- [Stored data]:
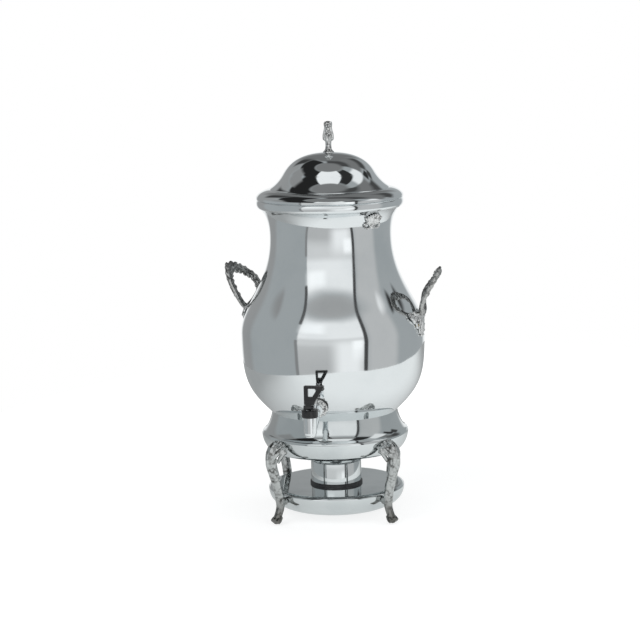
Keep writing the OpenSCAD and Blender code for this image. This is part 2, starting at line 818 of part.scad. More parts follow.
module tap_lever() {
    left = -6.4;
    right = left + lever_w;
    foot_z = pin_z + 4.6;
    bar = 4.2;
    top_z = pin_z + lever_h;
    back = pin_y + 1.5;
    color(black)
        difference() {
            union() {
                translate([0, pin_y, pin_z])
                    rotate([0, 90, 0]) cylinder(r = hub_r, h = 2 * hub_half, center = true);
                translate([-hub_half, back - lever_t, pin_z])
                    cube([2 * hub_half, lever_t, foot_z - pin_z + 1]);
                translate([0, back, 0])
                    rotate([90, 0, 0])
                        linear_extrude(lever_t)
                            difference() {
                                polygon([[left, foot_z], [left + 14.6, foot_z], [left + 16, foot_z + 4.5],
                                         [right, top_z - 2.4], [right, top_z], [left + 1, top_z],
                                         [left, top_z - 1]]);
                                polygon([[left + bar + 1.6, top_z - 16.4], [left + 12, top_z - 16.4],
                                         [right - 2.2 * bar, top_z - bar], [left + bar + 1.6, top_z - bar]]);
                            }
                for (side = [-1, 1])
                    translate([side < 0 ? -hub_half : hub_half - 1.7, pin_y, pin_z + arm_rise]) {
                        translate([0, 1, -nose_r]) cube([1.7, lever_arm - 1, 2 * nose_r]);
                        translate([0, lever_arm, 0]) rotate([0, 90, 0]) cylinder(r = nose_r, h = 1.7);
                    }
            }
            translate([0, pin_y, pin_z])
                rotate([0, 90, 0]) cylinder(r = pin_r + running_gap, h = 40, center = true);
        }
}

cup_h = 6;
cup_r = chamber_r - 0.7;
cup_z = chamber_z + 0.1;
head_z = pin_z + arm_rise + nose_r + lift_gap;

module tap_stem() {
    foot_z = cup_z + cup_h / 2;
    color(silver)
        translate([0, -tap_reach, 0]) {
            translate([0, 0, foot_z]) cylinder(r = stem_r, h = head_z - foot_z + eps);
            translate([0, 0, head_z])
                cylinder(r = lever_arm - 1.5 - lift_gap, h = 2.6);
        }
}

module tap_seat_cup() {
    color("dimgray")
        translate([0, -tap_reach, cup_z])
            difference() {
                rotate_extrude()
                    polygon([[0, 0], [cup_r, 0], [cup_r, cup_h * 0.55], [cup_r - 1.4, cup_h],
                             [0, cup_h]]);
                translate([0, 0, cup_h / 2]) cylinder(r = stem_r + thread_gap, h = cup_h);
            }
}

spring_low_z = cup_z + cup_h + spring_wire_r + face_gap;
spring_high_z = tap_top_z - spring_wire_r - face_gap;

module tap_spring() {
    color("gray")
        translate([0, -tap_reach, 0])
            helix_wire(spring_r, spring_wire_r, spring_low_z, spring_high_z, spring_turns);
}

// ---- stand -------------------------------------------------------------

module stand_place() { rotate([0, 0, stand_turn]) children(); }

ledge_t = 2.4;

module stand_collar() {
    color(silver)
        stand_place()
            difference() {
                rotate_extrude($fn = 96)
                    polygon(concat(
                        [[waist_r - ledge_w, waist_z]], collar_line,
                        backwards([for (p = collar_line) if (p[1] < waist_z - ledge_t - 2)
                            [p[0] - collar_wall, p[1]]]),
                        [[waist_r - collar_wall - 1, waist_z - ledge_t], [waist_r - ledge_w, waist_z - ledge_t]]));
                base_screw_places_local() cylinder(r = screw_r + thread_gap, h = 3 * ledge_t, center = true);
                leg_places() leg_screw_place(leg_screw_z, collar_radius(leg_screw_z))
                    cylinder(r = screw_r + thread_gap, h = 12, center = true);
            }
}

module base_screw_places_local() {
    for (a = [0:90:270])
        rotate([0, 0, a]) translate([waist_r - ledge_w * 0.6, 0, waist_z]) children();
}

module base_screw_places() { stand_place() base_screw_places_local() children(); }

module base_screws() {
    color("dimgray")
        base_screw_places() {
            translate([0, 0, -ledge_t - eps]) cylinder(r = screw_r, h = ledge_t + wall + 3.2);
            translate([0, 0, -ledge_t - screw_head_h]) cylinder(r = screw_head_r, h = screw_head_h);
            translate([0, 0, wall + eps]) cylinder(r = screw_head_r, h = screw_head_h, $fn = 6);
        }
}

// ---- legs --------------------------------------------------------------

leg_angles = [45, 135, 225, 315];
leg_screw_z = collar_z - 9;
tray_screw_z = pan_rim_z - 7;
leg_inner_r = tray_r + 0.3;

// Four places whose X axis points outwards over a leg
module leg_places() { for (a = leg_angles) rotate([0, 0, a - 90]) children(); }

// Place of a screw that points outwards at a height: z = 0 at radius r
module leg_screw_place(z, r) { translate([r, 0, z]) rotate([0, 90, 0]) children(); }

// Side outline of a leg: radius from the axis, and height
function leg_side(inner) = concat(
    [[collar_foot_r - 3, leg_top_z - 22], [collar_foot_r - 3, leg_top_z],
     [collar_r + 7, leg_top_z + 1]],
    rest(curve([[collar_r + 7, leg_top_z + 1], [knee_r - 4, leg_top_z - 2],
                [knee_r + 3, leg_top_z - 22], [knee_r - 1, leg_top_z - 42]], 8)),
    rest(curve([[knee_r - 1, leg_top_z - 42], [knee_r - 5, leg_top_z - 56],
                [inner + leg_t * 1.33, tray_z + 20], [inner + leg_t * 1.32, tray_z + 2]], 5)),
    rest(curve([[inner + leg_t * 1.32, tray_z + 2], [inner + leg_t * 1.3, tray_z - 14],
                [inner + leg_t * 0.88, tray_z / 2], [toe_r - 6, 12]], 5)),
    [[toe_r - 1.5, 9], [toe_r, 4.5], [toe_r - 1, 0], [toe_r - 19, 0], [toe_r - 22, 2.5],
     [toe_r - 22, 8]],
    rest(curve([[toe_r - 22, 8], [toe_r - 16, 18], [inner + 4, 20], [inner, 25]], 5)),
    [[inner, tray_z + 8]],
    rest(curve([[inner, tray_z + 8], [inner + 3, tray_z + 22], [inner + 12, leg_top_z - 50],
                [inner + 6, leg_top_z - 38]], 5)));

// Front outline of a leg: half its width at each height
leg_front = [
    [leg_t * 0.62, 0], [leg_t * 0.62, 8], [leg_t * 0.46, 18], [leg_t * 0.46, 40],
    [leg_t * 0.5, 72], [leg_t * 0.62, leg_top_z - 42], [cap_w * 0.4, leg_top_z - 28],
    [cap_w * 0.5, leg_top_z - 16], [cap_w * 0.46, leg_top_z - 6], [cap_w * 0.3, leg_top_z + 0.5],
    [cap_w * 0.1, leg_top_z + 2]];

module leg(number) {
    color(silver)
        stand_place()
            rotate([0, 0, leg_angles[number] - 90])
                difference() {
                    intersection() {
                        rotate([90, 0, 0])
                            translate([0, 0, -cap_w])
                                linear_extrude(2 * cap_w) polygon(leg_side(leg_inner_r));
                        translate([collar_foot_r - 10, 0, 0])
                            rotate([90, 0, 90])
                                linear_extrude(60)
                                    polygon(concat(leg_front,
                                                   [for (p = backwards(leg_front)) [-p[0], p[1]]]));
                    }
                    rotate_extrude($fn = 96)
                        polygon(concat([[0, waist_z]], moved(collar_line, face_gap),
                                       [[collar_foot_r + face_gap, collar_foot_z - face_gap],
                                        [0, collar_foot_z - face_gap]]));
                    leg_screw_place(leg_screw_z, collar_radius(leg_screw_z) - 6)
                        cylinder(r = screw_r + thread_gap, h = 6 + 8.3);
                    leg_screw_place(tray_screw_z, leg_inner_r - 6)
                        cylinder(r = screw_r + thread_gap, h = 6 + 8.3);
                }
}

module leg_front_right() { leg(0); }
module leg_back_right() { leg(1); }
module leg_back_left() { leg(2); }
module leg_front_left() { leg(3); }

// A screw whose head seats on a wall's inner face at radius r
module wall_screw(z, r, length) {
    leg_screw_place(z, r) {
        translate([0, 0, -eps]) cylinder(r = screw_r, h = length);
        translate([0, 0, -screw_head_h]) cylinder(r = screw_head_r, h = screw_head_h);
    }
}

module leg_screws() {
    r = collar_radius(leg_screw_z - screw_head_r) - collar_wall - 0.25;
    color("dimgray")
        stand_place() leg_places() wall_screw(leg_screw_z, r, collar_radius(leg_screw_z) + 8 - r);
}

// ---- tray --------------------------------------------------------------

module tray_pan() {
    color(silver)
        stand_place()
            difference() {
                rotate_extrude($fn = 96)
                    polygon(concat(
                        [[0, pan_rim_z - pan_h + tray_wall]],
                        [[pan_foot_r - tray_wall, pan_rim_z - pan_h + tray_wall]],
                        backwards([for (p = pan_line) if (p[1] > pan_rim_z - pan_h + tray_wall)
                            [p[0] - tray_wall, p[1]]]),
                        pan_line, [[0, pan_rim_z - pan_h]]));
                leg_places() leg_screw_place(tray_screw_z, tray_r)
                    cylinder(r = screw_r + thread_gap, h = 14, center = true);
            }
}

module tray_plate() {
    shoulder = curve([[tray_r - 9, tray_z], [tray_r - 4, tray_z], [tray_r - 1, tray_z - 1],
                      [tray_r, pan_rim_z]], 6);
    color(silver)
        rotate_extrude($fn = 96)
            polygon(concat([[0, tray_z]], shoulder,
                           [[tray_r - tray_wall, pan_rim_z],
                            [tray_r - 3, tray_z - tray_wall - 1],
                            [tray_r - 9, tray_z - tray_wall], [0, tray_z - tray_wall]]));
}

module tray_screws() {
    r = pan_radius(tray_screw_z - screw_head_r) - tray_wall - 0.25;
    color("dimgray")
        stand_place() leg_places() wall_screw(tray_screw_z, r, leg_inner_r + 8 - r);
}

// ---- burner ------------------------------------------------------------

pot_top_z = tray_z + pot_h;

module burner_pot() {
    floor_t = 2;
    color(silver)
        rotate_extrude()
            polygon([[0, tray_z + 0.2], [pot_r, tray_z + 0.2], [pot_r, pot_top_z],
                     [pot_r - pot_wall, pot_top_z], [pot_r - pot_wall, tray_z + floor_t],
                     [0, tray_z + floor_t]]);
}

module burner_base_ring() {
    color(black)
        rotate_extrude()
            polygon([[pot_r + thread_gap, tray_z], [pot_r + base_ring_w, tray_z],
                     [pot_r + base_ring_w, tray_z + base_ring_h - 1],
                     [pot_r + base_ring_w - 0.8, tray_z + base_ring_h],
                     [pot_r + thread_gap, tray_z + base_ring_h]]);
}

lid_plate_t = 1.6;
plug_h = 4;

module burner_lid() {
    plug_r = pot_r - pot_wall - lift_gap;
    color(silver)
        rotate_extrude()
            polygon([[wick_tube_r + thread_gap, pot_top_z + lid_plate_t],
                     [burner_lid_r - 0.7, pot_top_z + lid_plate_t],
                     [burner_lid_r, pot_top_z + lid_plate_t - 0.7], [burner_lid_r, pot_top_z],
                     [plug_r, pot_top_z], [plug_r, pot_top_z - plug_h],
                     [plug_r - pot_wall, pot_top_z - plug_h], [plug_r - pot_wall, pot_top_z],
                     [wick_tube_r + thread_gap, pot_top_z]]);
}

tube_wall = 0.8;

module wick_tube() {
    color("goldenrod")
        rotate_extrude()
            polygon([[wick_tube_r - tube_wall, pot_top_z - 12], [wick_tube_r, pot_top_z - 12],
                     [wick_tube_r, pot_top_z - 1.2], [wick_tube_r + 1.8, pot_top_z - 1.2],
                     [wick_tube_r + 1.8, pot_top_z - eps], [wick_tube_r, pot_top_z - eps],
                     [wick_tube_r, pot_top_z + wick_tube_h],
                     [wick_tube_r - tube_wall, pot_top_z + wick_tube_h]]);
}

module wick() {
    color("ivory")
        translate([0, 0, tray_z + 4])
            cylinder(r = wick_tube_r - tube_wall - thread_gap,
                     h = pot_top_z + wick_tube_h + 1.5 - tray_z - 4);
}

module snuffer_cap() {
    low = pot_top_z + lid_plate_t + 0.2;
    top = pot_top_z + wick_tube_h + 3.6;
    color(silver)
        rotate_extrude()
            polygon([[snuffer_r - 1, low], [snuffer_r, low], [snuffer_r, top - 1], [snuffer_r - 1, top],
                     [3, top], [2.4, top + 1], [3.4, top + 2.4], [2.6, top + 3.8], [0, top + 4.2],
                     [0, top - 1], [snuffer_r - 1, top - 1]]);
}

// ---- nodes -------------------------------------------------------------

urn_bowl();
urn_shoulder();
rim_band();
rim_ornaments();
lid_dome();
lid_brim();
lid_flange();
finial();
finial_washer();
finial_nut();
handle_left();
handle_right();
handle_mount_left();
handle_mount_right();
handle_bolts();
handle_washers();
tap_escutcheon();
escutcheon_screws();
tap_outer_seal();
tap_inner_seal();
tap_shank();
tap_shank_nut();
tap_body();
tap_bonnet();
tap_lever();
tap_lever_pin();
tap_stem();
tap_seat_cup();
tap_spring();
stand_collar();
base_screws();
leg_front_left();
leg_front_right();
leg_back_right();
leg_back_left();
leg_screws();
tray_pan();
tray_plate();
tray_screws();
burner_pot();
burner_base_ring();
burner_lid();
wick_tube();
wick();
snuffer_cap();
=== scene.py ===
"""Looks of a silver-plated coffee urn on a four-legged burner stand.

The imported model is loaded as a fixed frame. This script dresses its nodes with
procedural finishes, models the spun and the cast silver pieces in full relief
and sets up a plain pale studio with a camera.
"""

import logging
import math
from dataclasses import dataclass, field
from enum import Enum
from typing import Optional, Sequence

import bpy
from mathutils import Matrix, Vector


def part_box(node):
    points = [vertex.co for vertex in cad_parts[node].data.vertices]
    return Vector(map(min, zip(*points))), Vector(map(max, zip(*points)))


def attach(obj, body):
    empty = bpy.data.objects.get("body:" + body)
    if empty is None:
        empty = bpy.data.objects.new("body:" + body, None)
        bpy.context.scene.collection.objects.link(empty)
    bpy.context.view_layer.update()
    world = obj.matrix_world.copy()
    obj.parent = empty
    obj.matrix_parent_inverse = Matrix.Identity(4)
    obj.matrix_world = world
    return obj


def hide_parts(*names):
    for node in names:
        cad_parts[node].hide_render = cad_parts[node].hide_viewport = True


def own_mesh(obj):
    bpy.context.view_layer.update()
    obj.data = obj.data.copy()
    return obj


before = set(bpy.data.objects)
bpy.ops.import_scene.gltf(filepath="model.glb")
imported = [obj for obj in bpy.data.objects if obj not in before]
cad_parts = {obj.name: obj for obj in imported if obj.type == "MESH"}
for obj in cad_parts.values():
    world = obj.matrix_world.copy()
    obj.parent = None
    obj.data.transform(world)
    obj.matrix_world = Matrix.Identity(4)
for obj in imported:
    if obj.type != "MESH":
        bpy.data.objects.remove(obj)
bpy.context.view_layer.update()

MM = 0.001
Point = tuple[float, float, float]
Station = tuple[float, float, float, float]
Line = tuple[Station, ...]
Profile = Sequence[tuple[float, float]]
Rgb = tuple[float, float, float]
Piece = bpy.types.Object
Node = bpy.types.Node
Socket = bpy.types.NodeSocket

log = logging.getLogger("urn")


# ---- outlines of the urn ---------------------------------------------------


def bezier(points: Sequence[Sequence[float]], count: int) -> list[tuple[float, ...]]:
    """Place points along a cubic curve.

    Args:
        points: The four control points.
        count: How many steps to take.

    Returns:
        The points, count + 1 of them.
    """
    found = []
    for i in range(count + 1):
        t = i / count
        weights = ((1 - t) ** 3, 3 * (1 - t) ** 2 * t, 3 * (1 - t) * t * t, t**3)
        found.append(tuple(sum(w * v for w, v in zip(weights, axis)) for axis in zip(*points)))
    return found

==

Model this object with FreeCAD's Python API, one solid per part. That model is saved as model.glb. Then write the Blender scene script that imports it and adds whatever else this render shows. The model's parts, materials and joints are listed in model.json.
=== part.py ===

- [Task]:
Print, without alteration, the lines from the line with "cad_parts[node].hide_render = cad_parts[node].hide_viewport" to the line with "in imported if". Include both of them, and omit every other line.

- [Answer for this exercise]:
        cad_parts[node].hide_render = cad_parts[node].hide_viewport = True


def own_mesh(obj):
    bpy.context.view_layer.update()
    obj.data = obj.data.copy()
    return obj


before = set(bpy.data.objects)
bpy.ops.import_scene.gltf(filepath="model.glb")
imported = [obj for obj in bpy.data.objects if obj not in before]
cad_parts = {obj.name: obj for obj in imported if obj.type == "MESH"}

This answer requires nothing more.